Problem to work on: Using the data beneath this instruction, retype only the lines from the one that contains "deepens from its" down to the one that contains "imported = [obj", both included, exactly as they appear.

Record list:
|---|

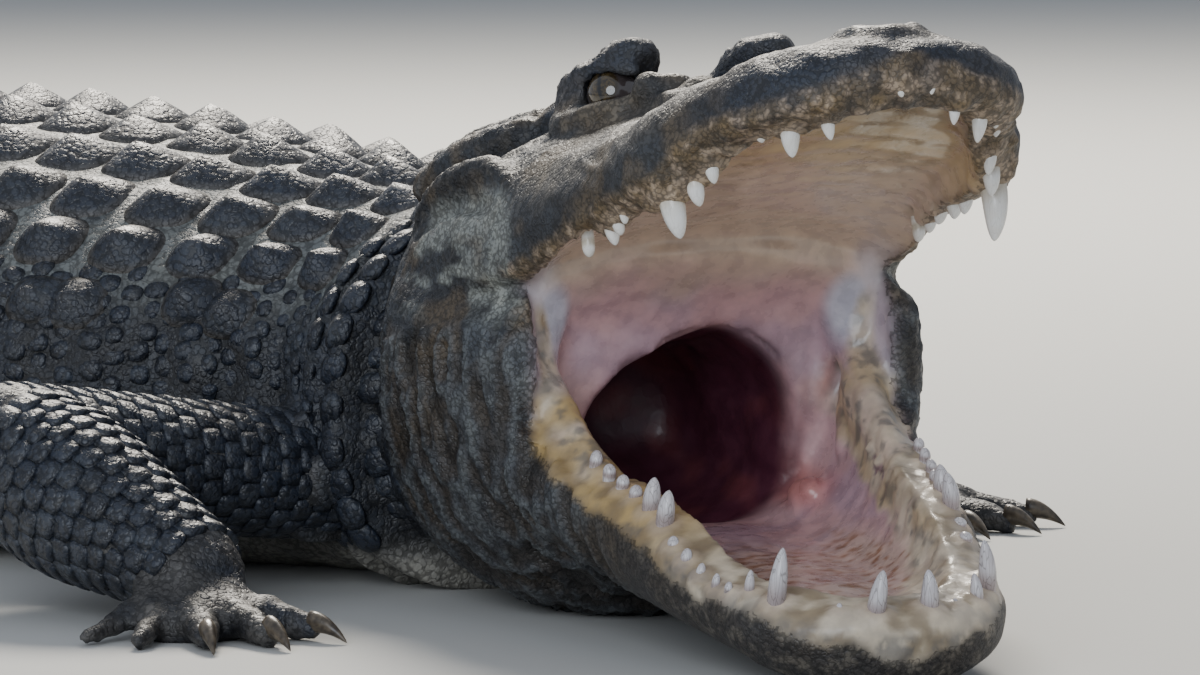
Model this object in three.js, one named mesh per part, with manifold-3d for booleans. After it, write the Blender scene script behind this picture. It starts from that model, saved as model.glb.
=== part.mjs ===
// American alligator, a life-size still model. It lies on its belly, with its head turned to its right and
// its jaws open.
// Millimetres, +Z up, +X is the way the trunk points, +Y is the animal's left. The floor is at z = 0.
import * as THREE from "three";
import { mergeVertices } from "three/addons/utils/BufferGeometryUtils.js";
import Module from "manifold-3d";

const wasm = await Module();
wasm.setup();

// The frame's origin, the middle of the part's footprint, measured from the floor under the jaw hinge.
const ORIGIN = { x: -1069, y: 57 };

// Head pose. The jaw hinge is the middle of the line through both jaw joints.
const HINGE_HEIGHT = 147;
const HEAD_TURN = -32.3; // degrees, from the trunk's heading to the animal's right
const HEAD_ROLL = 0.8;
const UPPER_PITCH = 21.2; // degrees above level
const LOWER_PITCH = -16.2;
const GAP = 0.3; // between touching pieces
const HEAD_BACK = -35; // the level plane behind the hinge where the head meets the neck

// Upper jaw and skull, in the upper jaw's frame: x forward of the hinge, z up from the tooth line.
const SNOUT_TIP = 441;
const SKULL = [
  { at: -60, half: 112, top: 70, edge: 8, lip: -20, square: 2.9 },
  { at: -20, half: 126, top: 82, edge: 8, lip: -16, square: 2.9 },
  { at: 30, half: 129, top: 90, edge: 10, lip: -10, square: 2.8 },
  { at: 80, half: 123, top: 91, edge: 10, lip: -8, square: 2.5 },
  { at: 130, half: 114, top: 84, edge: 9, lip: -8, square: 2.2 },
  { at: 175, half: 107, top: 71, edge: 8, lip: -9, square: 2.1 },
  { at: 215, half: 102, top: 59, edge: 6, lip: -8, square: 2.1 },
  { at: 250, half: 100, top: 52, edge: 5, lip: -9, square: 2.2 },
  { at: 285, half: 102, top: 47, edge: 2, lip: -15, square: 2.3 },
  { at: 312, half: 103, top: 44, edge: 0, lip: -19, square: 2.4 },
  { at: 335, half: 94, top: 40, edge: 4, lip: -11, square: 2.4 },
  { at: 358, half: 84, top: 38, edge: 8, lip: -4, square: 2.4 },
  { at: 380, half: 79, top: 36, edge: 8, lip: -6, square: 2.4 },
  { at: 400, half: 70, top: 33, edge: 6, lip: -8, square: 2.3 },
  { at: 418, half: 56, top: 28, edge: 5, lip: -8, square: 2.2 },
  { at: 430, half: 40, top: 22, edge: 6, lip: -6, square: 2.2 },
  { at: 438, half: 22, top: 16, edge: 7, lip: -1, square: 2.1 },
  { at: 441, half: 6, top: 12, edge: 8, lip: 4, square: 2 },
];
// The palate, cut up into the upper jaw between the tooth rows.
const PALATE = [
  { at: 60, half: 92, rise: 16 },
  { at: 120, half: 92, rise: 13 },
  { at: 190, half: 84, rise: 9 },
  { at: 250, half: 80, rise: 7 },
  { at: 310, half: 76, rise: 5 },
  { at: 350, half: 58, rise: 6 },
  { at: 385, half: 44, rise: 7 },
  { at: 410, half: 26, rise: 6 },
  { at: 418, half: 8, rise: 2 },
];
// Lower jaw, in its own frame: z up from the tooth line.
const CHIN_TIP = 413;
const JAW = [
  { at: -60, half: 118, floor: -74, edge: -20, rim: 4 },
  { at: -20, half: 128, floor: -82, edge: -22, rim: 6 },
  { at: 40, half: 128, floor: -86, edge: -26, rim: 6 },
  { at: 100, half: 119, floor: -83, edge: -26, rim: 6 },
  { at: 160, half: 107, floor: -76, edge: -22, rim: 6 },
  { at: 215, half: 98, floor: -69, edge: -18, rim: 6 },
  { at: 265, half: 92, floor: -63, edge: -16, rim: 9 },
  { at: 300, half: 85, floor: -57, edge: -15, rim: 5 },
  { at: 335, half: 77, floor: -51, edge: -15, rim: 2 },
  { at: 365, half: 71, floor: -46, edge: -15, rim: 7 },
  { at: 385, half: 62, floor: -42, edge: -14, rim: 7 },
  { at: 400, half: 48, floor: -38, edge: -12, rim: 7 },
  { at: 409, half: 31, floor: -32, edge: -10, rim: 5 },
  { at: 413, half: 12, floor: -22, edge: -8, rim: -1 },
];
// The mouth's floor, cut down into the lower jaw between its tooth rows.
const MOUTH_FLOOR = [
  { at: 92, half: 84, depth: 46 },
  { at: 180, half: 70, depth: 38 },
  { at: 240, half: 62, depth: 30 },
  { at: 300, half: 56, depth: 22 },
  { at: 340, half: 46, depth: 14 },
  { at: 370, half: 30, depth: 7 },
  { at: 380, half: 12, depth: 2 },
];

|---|

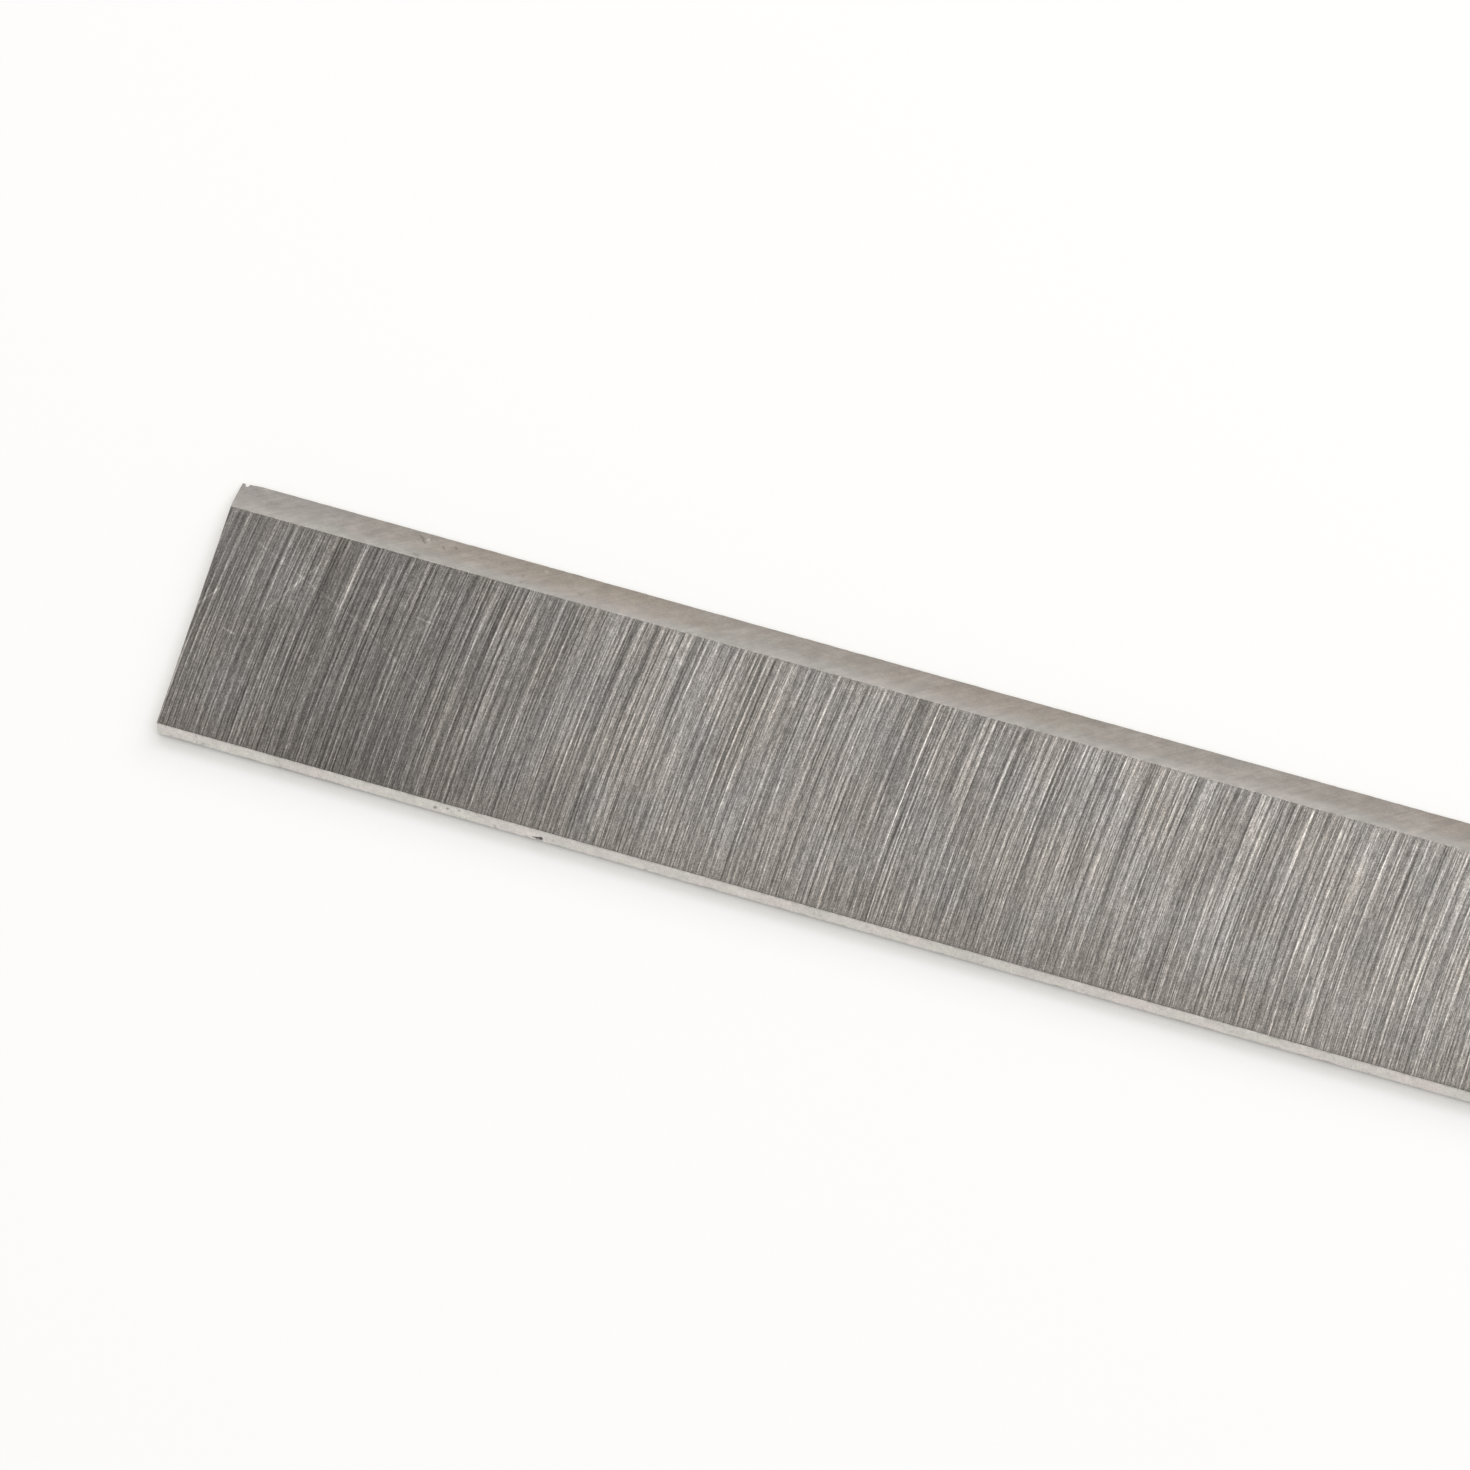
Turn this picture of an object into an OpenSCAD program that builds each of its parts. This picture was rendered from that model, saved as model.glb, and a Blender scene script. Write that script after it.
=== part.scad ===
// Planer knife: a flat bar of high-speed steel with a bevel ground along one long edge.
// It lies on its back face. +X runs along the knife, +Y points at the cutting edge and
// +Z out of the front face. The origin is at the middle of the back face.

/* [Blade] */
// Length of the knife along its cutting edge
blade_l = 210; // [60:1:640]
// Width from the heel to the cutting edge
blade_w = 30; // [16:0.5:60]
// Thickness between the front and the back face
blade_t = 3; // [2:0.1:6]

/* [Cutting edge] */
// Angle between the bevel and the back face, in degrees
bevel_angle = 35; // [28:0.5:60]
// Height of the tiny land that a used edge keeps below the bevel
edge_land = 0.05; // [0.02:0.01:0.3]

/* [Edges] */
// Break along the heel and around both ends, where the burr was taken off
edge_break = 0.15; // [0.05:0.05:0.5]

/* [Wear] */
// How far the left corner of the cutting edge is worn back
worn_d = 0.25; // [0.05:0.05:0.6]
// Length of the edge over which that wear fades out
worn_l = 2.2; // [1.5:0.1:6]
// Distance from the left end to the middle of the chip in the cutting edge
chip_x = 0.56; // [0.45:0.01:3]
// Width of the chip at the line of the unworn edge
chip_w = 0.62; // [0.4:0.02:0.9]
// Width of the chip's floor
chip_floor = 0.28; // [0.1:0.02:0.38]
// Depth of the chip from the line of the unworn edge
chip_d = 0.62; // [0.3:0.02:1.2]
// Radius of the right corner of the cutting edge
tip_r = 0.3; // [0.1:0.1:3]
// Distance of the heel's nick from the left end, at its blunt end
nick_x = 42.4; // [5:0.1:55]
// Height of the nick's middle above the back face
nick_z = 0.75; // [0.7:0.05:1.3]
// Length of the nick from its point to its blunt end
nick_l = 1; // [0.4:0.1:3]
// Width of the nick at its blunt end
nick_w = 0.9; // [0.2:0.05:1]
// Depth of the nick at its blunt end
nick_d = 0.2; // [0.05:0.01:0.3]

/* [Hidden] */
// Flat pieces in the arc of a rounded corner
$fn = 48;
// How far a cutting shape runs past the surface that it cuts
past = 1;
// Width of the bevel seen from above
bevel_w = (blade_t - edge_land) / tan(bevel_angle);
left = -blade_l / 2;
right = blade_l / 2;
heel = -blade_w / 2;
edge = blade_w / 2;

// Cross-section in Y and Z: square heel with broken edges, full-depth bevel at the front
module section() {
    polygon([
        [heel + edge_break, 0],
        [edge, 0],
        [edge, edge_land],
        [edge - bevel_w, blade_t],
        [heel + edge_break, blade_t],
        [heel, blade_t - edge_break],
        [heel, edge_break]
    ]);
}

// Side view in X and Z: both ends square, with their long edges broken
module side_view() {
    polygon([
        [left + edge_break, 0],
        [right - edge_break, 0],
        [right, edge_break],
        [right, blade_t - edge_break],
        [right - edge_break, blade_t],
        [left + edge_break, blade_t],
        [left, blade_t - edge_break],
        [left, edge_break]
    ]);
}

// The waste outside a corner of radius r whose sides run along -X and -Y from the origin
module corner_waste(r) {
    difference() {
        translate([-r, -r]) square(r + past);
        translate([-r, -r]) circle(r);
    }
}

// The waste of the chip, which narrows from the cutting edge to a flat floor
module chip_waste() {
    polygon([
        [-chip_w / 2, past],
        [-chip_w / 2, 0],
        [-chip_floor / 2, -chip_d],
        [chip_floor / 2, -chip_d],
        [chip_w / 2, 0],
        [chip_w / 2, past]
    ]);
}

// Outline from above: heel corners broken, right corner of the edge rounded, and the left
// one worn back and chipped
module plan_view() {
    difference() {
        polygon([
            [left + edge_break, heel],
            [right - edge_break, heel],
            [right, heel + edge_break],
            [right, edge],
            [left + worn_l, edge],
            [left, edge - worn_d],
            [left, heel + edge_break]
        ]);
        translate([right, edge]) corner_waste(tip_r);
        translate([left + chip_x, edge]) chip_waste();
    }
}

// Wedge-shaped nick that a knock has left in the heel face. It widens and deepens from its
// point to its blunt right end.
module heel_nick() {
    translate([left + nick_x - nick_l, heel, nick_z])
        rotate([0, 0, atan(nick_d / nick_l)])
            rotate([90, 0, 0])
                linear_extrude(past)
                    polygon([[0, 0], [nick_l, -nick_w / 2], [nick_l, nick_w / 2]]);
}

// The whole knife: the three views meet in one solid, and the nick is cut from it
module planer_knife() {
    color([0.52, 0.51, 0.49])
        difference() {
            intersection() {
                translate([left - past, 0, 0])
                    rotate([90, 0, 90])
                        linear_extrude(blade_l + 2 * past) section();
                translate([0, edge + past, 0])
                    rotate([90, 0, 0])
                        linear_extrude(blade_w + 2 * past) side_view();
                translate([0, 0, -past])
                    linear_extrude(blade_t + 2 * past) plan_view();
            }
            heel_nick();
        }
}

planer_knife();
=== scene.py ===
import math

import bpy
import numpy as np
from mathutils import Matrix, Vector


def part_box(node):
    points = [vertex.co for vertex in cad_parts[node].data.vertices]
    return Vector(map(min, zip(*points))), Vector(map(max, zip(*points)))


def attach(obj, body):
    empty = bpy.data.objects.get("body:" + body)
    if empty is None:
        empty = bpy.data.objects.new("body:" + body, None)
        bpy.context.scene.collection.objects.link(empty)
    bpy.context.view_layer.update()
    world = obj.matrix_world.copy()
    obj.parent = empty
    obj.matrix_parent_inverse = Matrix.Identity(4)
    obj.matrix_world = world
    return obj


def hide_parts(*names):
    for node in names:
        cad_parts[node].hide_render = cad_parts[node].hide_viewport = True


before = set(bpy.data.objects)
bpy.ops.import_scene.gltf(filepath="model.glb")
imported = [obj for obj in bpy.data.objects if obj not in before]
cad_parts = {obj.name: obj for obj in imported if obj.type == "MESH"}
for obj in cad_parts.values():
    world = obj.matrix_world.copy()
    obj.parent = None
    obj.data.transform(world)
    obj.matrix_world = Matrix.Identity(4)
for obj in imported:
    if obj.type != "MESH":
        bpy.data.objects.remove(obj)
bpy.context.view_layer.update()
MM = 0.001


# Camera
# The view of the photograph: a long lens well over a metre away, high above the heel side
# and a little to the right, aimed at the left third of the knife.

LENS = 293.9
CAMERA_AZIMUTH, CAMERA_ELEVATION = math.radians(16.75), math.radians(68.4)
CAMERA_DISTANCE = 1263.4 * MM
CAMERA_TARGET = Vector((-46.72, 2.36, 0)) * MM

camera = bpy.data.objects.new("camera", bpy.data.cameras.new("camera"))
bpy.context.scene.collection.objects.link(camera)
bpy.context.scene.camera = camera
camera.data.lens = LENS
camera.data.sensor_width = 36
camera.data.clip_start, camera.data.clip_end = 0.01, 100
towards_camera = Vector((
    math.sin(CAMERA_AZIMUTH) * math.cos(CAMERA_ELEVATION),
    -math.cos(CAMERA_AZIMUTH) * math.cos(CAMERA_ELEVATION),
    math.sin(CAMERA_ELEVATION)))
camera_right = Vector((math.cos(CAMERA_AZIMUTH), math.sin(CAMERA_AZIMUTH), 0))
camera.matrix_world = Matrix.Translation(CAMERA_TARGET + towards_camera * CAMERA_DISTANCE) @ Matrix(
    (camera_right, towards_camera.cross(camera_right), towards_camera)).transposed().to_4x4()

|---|

Expected answer:
// Wedge-shaped nick that a knock has left in the heel face. It widens and deepens from its
// point to its blunt right end.
module heel_nick() {
    translate([left + nick_x - nick_l, heel, nick_z])
        rotate([0, 0, atan(nick_d / nick_l)])
            rotate([90, 0, 0])
                linear_extrude(past)
                    polygon([[0, 0], [nick_l, -nick_w / 2], [nick_l, nick_w / 2]]);
}

// The whole knife: the three views meet in one solid, and the nick is cut from it
module planer_knife() {
    color([0.52, 0.51, 0.49])
        difference() {
            intersection() {
                translate([left - past, 0, 0])
                    rotate([90, 0, 90])
                        linear_extrude(blade_l + 2 * past) section();
                translate([0, edge + past, 0])
                    rotate([90, 0, 0])
                        linear_extrude(blade_w + 2 * past) side_view();
                translate([0, 0, -past])
                    linear_extrude(blade_t + 2 * past) plan_view();
            }
            heel_nick();
        }
}

planer_knife();
=== scene.py ===
import math

import bpy
import numpy as np
from mathutils import Matrix, Vector


def part_box(node):
    points = [vertex.co for vertex in cad_parts[node].data.vertices]
    return Vector(map(min, zip(*points))), Vector(map(max, zip(*points)))


def attach(obj, body):
    empty = bpy.data.objects.get("body:" + body)
    if empty is None:
        empty = bpy.data.objects.new("body:" + body, None)
        bpy.context.scene.collection.objects.link(empty)
    bpy.context.view_layer.update()
    world = obj.matrix_world.copy()
    obj.parent = empty
    obj.matrix_parent_inverse = Matrix.Identity(4)
    obj.matrix_world = world
    return obj


def hide_parts(*names):
    for node in names:
        cad_parts[node].hide_render = cad_parts[node].hide_viewport = True


before = set(bpy.data.objects)
bpy.ops.import_scene.gltf(filepath="model.glb")
imported = [obj for obj in bpy.data.objects if obj not in before]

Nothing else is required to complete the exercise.